## Directive
Records follow. Pull out every line that contains "finishes".

## Data supplied
----
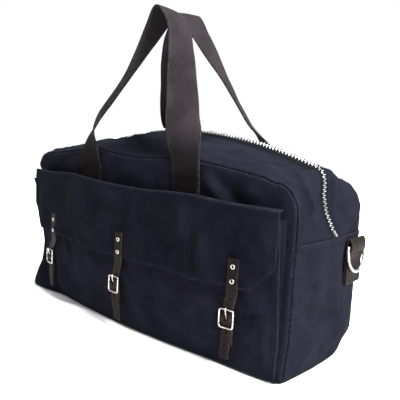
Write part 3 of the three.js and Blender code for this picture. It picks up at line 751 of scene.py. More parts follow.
----
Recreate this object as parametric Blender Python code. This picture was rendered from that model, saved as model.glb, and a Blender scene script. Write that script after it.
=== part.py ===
----
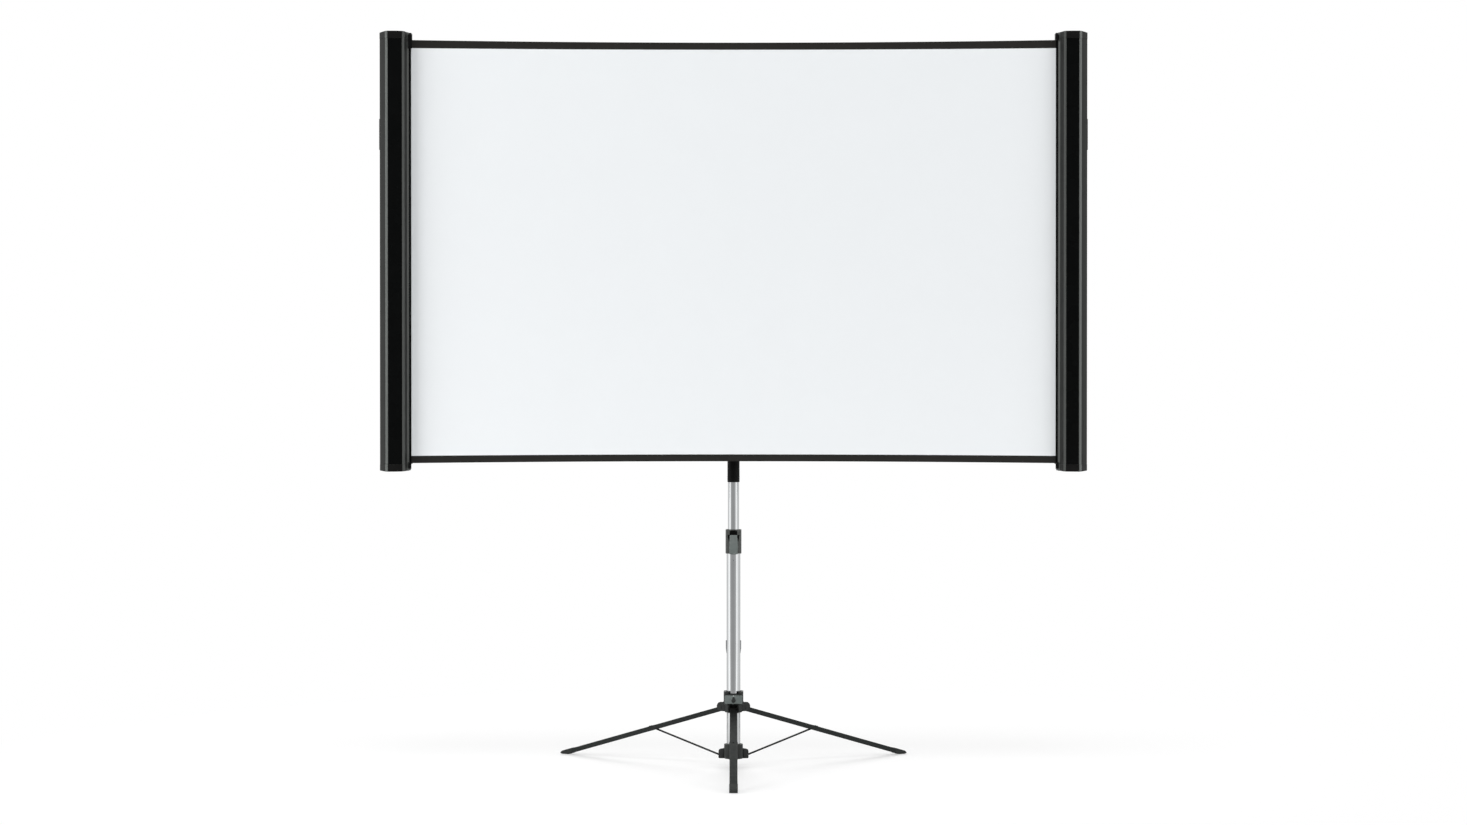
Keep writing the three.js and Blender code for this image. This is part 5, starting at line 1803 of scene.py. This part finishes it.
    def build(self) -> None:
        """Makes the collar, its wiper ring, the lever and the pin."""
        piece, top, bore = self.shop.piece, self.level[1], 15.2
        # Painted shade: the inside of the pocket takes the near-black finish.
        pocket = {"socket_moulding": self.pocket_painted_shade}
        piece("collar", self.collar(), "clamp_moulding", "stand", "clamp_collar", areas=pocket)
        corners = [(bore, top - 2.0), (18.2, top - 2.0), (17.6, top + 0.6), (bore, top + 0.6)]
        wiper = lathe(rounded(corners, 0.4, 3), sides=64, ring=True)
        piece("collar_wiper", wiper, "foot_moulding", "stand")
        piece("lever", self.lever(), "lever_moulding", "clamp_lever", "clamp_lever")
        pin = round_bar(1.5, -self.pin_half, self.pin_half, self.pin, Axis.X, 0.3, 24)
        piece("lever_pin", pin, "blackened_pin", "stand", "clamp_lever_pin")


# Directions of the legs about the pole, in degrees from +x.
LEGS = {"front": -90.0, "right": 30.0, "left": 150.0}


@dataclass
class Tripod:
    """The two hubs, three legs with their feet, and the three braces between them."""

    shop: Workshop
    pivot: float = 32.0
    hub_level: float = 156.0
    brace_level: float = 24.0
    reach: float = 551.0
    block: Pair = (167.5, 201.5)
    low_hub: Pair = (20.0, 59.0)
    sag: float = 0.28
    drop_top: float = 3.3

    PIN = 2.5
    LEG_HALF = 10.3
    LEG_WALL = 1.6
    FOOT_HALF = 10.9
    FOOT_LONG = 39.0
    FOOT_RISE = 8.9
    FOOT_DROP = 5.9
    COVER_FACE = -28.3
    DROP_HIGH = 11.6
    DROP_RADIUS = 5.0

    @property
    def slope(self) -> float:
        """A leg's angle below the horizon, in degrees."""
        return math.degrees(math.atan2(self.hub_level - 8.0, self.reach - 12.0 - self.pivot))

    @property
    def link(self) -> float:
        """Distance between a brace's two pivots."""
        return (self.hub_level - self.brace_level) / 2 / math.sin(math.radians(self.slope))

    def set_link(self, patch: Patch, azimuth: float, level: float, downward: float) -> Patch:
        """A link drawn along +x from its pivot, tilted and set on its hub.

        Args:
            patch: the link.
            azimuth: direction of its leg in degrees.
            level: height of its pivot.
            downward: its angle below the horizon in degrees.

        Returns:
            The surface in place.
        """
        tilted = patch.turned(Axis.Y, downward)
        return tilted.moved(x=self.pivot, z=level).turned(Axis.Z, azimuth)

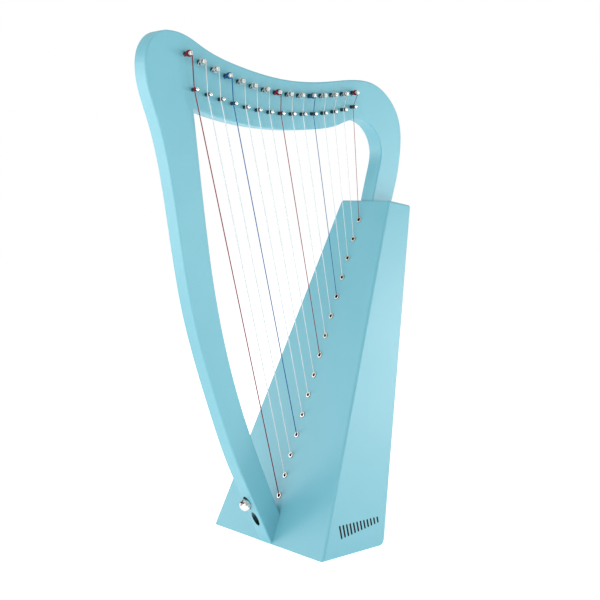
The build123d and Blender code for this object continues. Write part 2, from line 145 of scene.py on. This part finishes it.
----
## Solved exercise
Keep writing the three.js and Blender code for this image. This is part 5, starting at line 1803 of scene.py. This part finishes it.
The build123d and Blender code for this object continues. Write part 2, from line 145 of scene.py on. This part finishes it.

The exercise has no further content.